The minister fought many battles during his lifetime. He helped challenge racism in the South with boycotts, sit-ins and marches in the spirit of what’s known today as Kingian Nonviolence. For over a decade, King put his life on the line during these demonstrations and was instrumental in bringing forth the Civil Rights and Voting Rights Acts.
King was more than a dreamer. He gave about 450 speeches a year and wrote five books. Through his extensive log of works, especially in his final three years of life, King expressed radical thoughts about socialism, anti-militarism (during the Vietnam War) and a global revolution for civil rights.
He was also seen as a threat to those who didn’t want to relinquish power. Toward the end of his life, his influence had gotten too great to be contained. King’s family doesn’t believe that James Earl Ray killed their father, Bernice said. They believe his assassination was an organized effort (12 jurors later agreed with them, ruling his killing as a result of conspiracy in 1999).
Death was a new concept for young Bernice at the time of her father’s assassination, but it became a familiar theme. Her uncle, A.D. King, was found dead in a pool the following year. Her grandmother was shot in church a few years after.
Bernice admits she was not OK. She said her mother was the binding force that held her family together through tragedy and maintained a sense of normalcy. Coretta continued to carry the torch she held high during her husband’s life, fighting for equality each day, even as she mourned her personal trauma.
“[My mother] was really a super woman; she raised four kids while helping to raise a nation and keep it from teetering on the edge of violent, just continual violent outbreaks. Yes, there were riots after my dad was assassinated, but really, I think her posture on April the 8th when she went to Memphis to lead that march he was scheduled to lead, and what she said was so critical to quelling some of the tension at the time,” she recalled, stating that her mother shaped the King legacy.
“For a man who was very hated, and one of the most hated, in fact, during the time of the assassination, and now one of the most loved in the world, and really that’s because of her work, her effort on the day-to-day basis,” Bernice added.
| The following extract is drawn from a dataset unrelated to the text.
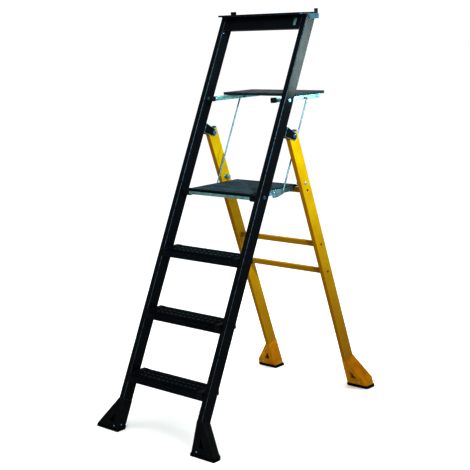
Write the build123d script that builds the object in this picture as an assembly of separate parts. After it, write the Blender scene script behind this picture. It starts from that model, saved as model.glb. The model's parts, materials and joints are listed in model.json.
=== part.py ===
"""Folding step ladder: leaning front frame with three treads, a hinged rear frame,
and a platform and shelf that fold together on a pair of link rods.

Frame: +X to the right, +Y towards the rear frame, +Z up, millimetres. The origin is
on the floor, midway between the tips of the front and the rear soles.
"""
from build123d import *
import os
from math import cos, radians, sin, tan

# ------------------------------------------------------------------ driving dimensions
BASE_LENGTH = 1076.0        # front sole tip to rear sole tip, open
FRAME_WIDTH = 464.0         # outside width of both frames
FRONT_LEAN = 25.3           # degrees from vertical
REAR_LEAN = 18.9

STILE_WIDTH = 25.0          # front frame tubes
STILE_DEPTH = 52.0
STILE_TOP_Z = 1636.0
LEG_WIDTH = 22.0            # rear frame tubes
LEG_DEPTH = 55.0
LEG_ABOVE_PIN = 15.0
TUBE_WALL = 2.0
TUBE_CORNER = 3.0

FIRST_TREAD_Z = 228.5       # top of the lowest tread
TREAD_RISE = 240.0
TREAD_COUNT = 3
TREAD_HEIGHT = 33.0
TREAD_OVERHANG = 80.0       # behind the stiles' front plane, at the tread's top
TREAD_SKIN = 2.5
TREAD_TOP_SKIN = 4.0
TREAD_CHANNELS = 3          # open channels under a tread
NOSING_R = 4.0
END_CAP_LENGTH = 22.0
END_CAP_PROUD = 1.0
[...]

Despite the weight their name carried, Bernice said her mom never put added pressure on her. “You don’t have to be your father. You don’t have to be me, just be your best self,” Coretta would tell her.
Even so, it was Bernice’s calling to continue her parents’ mission.
The youngest child of four, Bernice chose to walk in the path of ministry at a young age. As her father did, Bernice married her faith with activism throughout her life, becoming the second woman to be ordained at Ebenezer Baptist Church and the first woman to be elected president of the Southern Christian Leadership Conference, a position she turned down.
Today, as the CEO of the King Center (founded by her mother), Bernice still upholds her father’s message of nonviolence, making sure his legacy isn’t watered down and that her mother isn’t erased from the conversation. She uses that spirit Coretta taught her about at age five to speak out against today’s injustices, especially on social media. She’s applauded Black Lives Matter activists who are on the front lines ― and are similarly tracked by the FBI ― and, more recently, the Never Again movement.
The times may have changed, but the message still applies.
“My father provided some very important guidance in how we deal with conflict and polarization. I think his teachings on nonviolence are critical in this hour, now more than ever before,” Bernice said. “Because the tension is very high, it’s heightened, and in order for us to move from this moment so that it doesn’t create further fragmentation and probably escalate to something none of us will want to see, we need to resort to some of those teachings. And realize that we[’re] a part of this global humanity.”
Just like her father, Bernice is looking to love and light to clear out the hate and darkness of today. She hopes that spirit, along with some legislative action, resonates as the world tackles those same three evils her father fought against: poverty, racism, militarization.
“Always realize that even your strongest advocate and opponent is a part of the human family, albeit they may have small shortcomings, and even strength in them, they are part of that human family,” Bernice said. “And that whatever you do, to stand in truth and justice, you will refuse to even destroy them in the process, because your goal is to make sure that the sacredness of human life is always preserved. That’s Martin Luther King Jr. in a nutshell.”